Still, he was a handsome man who could cause some hearts to flutter.
It’s not clear whether Jefferson Davis spent the night in Knoxville, that July—but it might have been good, for the sake of his reputation, if he’d stayed the summer through.
A few days after his departure from Knoxville, Davis was in Memphis—where he was, for the time being, living at the Peabody Hotel—and boarding a train for Huntsville.
“The Great Man Descends to a Lower Berth,” went the headline of an unsigned item in the Chronicle . “A New Illustration of His Fondness for Petticoats.”
Davis had been married for many years, but he and his wife were then living apart. Varina Davis didn’t care for the humidity of her husband’s former domain; she didn’t like to come farther south than Baltimore, where she was living that year.

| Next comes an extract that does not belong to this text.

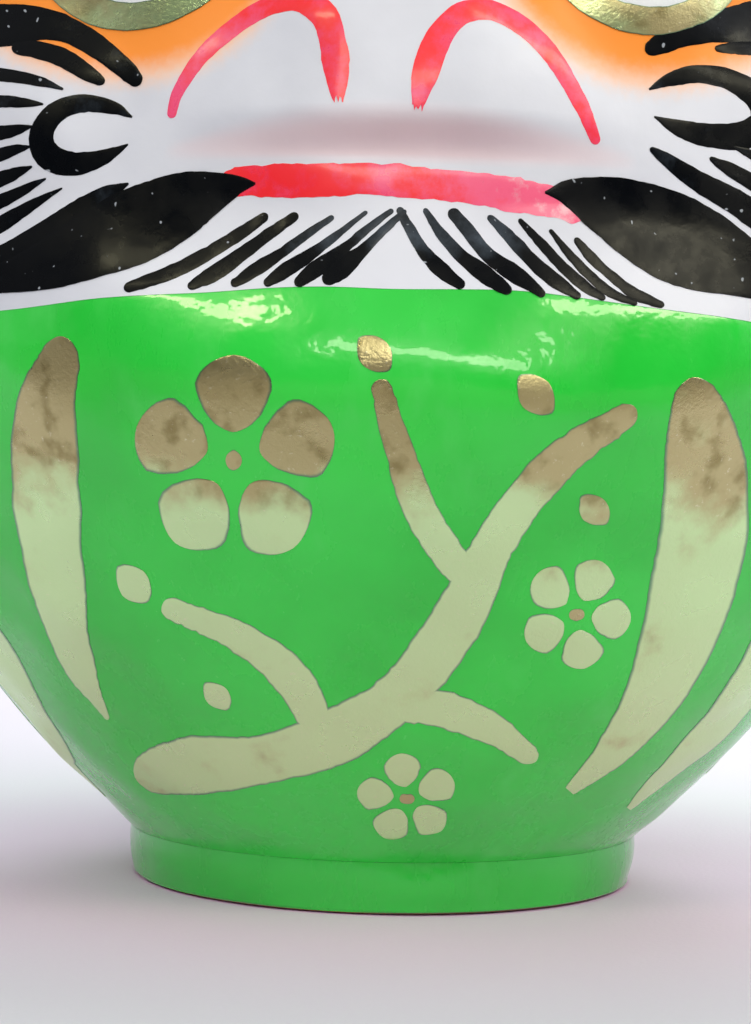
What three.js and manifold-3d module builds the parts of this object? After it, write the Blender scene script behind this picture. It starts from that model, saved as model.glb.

However, Davis wasn’t alone on that trip to Huntsville. According to the article, he was “kind enough to honor with his protective and fatherly care the handsome wife of a gentleman.…” It went on to describe Davis’ journey to Huntsville, commenting that his young female companion took the bunk directly below his own.
When Davis said he was going on to bed at 8:30, “The passengers were somewhat surprised that the venerable ex-president should retire so early, but they assumed the weighty cares of insurance and the mighty memories of his presidential career weighed heavily on the great man.”
The bunk was apparently visible to some of Davis’ card-playing acquaintances. “Strange to say, the curtains which hid the form of the distinguished ex-President from the gaze of his fellow passengers were seen to bulge outward. A form descended cautiously from the upper berth, and dropped into the lower one....
“Weighed down with the cares of insurance, and the mighty memories of the past, was it possible that the distinguished ex-President was a somnambulist?”
Admirers of Davis are free to take that account with a grain of salt. The Chronicle was, after all, a Republican paper.